WORK REQUIRED:
Pull every line that holds the word "materials" from the entries.

PROVIDED RECORDS:
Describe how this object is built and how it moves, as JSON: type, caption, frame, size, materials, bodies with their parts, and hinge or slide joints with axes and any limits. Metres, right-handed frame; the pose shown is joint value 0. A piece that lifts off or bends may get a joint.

...

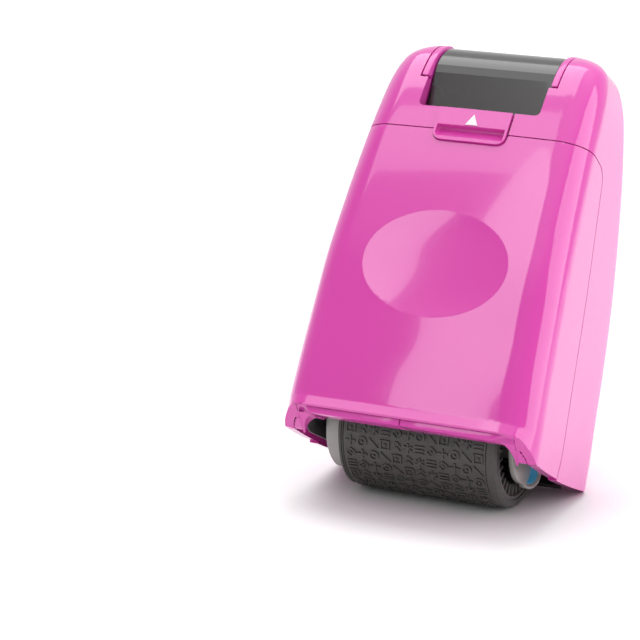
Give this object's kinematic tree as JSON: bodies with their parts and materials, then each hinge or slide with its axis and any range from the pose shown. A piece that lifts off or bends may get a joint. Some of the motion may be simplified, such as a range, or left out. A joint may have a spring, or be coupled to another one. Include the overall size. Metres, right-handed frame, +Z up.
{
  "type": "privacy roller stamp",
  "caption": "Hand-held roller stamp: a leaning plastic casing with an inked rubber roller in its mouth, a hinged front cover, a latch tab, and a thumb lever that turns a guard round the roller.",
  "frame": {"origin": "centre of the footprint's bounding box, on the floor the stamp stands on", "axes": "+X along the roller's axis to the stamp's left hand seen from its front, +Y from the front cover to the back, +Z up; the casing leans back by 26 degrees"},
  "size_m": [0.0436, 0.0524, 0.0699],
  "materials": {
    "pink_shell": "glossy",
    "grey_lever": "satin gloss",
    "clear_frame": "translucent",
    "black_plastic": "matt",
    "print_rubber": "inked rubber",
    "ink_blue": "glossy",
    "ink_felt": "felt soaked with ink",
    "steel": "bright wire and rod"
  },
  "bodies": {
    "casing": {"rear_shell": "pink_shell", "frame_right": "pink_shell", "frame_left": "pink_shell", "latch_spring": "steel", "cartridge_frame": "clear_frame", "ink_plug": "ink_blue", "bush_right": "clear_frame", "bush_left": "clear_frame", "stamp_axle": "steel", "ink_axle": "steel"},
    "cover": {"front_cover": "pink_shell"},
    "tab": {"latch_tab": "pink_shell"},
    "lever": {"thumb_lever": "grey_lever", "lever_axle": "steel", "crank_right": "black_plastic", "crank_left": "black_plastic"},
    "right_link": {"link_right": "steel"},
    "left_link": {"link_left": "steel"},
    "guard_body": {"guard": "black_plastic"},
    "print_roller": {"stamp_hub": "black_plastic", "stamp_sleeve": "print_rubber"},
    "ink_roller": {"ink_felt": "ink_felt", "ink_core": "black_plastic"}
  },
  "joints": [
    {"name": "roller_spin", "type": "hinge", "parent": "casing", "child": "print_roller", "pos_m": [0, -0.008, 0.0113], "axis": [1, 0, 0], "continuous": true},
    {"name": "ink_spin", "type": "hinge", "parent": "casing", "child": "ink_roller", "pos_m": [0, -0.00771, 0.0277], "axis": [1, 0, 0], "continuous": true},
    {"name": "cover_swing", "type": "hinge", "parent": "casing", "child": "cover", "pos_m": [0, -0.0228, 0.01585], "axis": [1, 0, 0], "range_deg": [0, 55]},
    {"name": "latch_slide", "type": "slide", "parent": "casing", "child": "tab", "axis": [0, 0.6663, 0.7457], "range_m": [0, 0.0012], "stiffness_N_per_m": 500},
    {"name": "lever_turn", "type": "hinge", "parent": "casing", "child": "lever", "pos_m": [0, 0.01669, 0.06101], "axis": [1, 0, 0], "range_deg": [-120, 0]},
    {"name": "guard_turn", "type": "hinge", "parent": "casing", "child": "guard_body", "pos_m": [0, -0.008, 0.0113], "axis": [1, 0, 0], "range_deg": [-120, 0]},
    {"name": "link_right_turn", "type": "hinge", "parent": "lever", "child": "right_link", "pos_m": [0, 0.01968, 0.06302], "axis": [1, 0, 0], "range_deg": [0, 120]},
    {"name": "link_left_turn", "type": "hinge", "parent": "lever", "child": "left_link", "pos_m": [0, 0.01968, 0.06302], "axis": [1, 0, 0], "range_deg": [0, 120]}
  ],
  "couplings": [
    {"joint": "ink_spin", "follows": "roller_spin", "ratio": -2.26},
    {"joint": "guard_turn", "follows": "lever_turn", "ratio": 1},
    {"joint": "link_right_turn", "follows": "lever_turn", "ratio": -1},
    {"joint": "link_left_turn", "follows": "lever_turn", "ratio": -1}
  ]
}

OUTPUT:
Describe how this object is built and how it moves, as JSON: type, caption, frame, size, materials, bodies with their parts, and hinge or slide joints with axes and any limits. Metres, right-handed frame; the pose shown is joint value 0. A piece that lifts off or bends may get a joint.
Give this object's kinematic tree as JSON: bodies with their parts and materials, then each hinge or slide with its axis and any range from the pose shown. A piece that lifts off or bends may get a joint. Some of the motion may be simplified, such as a range, or left out. A joint may have a spring, or be coupled to another one. Include the overall size. Metres, right-handed frame, +Z up.
  "materials": {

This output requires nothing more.